Thuzar Wint Lwin won national costume prize at Miss Universe. Her message won the world.

Images from left: Thuzar Wint Lwin/Instagram, Miss Universe Pageant
Images from left: Thuzar Wint Lwin/Instagram, Miss Universe Pageant

Thuzar Wint Lwin won Miss Universe’s National Costume award today, an award she is unlikely to be taking home any time soon.

Despite losing her original costume in shipping, the 22-year-old contestant won the prize and became the top-ranked finalist from Southeast Asia at the pageant, which she used to remind the world of the death being meted out back home.

“Our people are dying and being shot by the military every day,” she said in a message recorded for the event which took place in the U.S. state of Florida.

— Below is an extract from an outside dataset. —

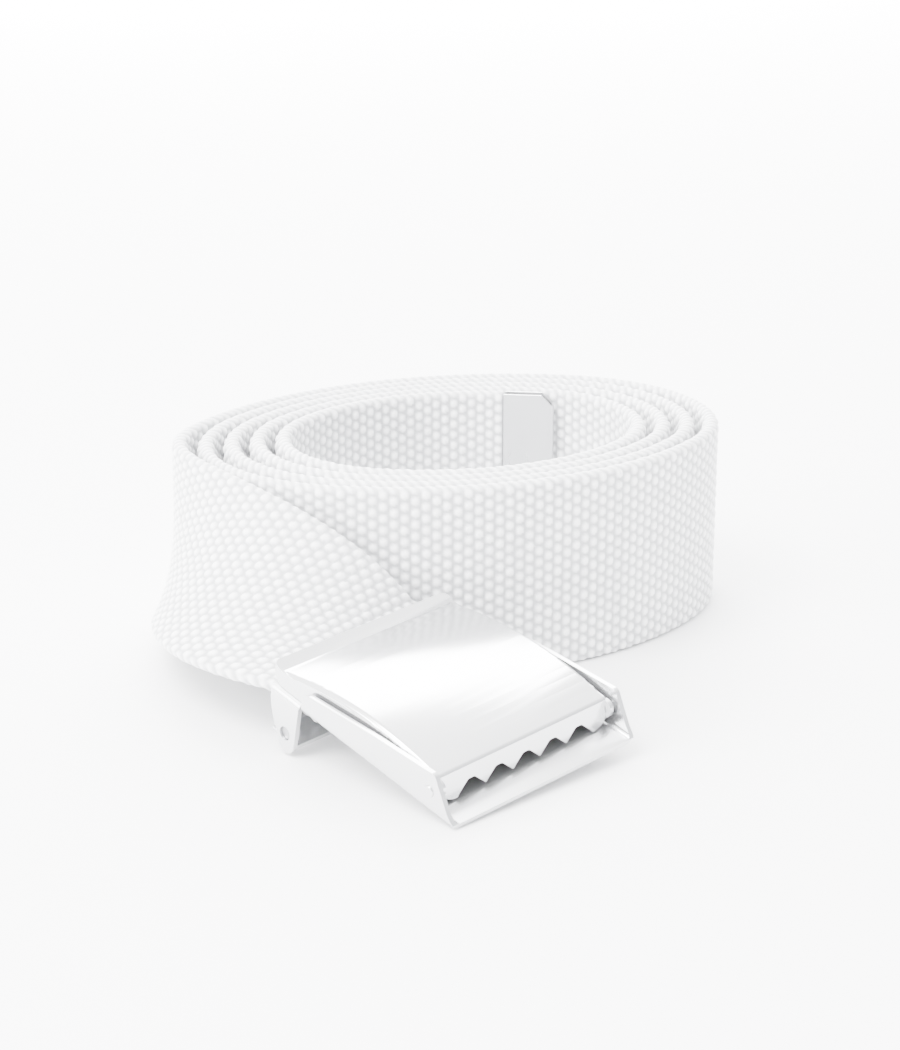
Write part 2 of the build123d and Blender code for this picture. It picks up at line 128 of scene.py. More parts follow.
def tube_patch(rings: np.ndarray, closed_ends: bool = True) -> Patch:
    """Skin over a stack of rings, each ring joined to the next all the way round.

    Vertex k of ring i meets vertex k of ring i + 1, and the last of a ring meets its first.

    Args:
        rings: array of shape (rings, points round, 3).
        closed_ends: whether each end gets one many-sided face.

    Returns:
        The skin, facing outwards when the rings turn anticlockwise seen from the last one.
    """
    count, around, _ = rings.shape
    index = np.arange(count * around).reshape(count, around)
    here, there = index[:-1], index[1:]
    quads = np.stack(
        [here, np.roll(here, -1, 1), np.roll(there, -1, 1), there], axis=-1
    ).reshape(-1, 4)
    faces = [quads.ravel()]
    sizes = [np.full(len(quads), 4)]
    if closed_ends:
        faces += [index[0][::-1], index[-1]]
        sizes += [np.array([around]), np.array([around])]
    return Patch(rings.reshape(-1, 3), np.concatenate(faces), np.concatenate(sizes))


# --------------------------------------------------------------------- shading
class Wire:
    """A socket's value, with Python's operators standing for Math nodes."""

    def __init__(self, bench: "Bench", socket: Any) -> None:
        """Keeps the bench that makes nodes and the socket that holds the value."""
        self.bench = bench
        self.socket = socket

    def _math(self, operation: str, *values: Any) -> "Wire":
        """One Math node over these values."""
        return self.bench.node("ShaderNodeMath", {"operation": operation}, dict(enumerate(values)))

    def __add__(self, other: Any) -> "Wire":
        """Sum."""
        return self._math("ADD", self, other)

    def __sub__(self, other: Any) -> "Wire":
        """Difference."""
        return self._math("SUBTRACT", self, other)

    def __rsub__(self, other: Any) -> "Wire":
        """Difference from a number."""
        return self._math("SUBTRACT", other, self)

    def __mul__(self, other: Any) -> "Wire":
        """Product."""
        return self._math("MULTIPLY", self, other)

    __radd__ = __add__
    __rmul__ = __mul__

    def clamped(self) -> "Wire":
        """The value kept between nought and one."""
        return self._math("MINIMUM", self._math("MAXIMUM", self, 0.0), 1.0)


class Bench:
    """Makes one material's nodes and joins them up."""

    def __init__(self, name: str) -> None:
        """Starts an empty material that ends in a Principled shader.

        Args:
            name: the material's name.
        """
        self.material = bpy.data.materials.new(name)
        self.material.use_nodes = True
        self.tree = self.material.node_tree
        self.tree.nodes.clear()
        self.shader = self.tree.nodes.new("ShaderNodeBsdfPrincipled")
        output = self.tree.nodes.new("ShaderNodeOutputMaterial")
        self.tree.links.new(self.shader.outputs[0], output.inputs["Surface"])

    def node(
        self,
        kind: str,
        settings: dict[str, Any] | None = None,
        inputs: dict[Any, Any] | None = None,
        output: Any = 0,
    ) -> Wire:
        """Adds a node.

        Args:
            kind: the node's type.
            settings: its properties, set before anything else.
            inputs: socket name or number to a value or a Wire.
            output: which of its outputs is wanted.

        Returns:
            That output as a Wire.
        """
        made = self.tree.nodes.new(kind)
        for key, value in (settings or {}).items():
            setattr(made, key, value)
        for key, value in (inputs or {}).items():
            self._feed(made.inputs[key], value)
        return Wire(self, made.outputs[output])

    def _feed(self, socket: Any, value: Any) -> None:
        """Links a Wire to a socket, or sets the socket's own value.

        Args:
            socket: the input that is fed.
            value: what it gets.
        """
        if isinstance(value, Wire):
            self.tree.links.new(value.socket, socket)
        else:
            socket.default_value = value

    def mix(self, share: Any, first: Any, second: Any) -> Wire:
        """Colour that goes from first to second as share goes from nought to one."""
        return self.node("ShaderNodeMix", {"data_type": "RGBA"}, {0: share, 6: first, 7: second}, output=2)

    def noise(self, where: Wire, scale: float, detail: float = 2.0) -> Wire:
        """Noise of one size, as a number."""
        return self.node("ShaderNodeTexNoise", {}, {"Vector": where, "Scale": scale, "Detail": detail})

    def bump(self, height: Wire, strength: float, distance: float, over: Wire | None = None) -> Wire:
        """Normal that a height bends, on top of another normal if one is given.

        Args:
            height: the relief.
            strength: how much of it counts.
            distance: how tall it is, in metres.
            over: the normal that it is laid on.

        Returns:
            The bent normal.
        """
        inputs = {"Height": height, "Strength": strength, "Distance": distance}
        if over is not None:
            inputs["Normal"] = over
        return self.node("ShaderNodeBump", {}, inputs)

    def finish(self, **sockets: Any) -> bpy.types.Material:
        """Sets the shader's own sockets.

        Args:
            sockets: value or Wire by the socket's name, with underscores for spaces.

        Returns:
            The finished material.
        """
        for key, value in sockets.items():
            self._feed(self.shader.inputs[key.replace("_", " ")], value)
        return self.material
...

Aptly titled, “Fearless Empress,” her traditional costume was prepared at the last minute by local members of Florida’s Chin community who scrambled to help after her original costume was lost in transit. Adorned with antique silver jewelry, colorful traditional handicrafts and handwoven fabrics, Thuzar sauntered down the catwalk before unfurling a banner that read “Pray for Myanmar.”

“It’s more than a costume. It’s a message, spirit and solidarity,” she later said of the costume on social media.

The pageant ended Sunday night, local Florida time, with Miss Universe Mexico Andrea Meza being crowned the winner.

Her return to Myanmar at this point is unlikely. Earlier this month, Thuzar slipped past Myanmar border security in a hoodie and sunglasses to appear inconspicuous to travel to Miami, Florida. She shipped her National Costume via DHL to avoid raising suspicions at customs.

When the junta learned that she had left the country, it announced that she was wanted for arrest.

Throughout the pageant, Thuzar consistently used her global platform to speak out against the junta and received wide praise for her advocacy.

She joined the chorus of Myanmar celebrities, actors, influencers and athletes who have spoken out against the Feb. 1 coup. Thuzar participated in street protests, donated her savings and spread awareness through social media.

Thuzar told the New York Times that “it will not be safe for her to return,” and that she doesn’t know where she will go after the competition ends.

Despite that, she maintained a positive spirit after the competition, sending well-wishes to her fans back home.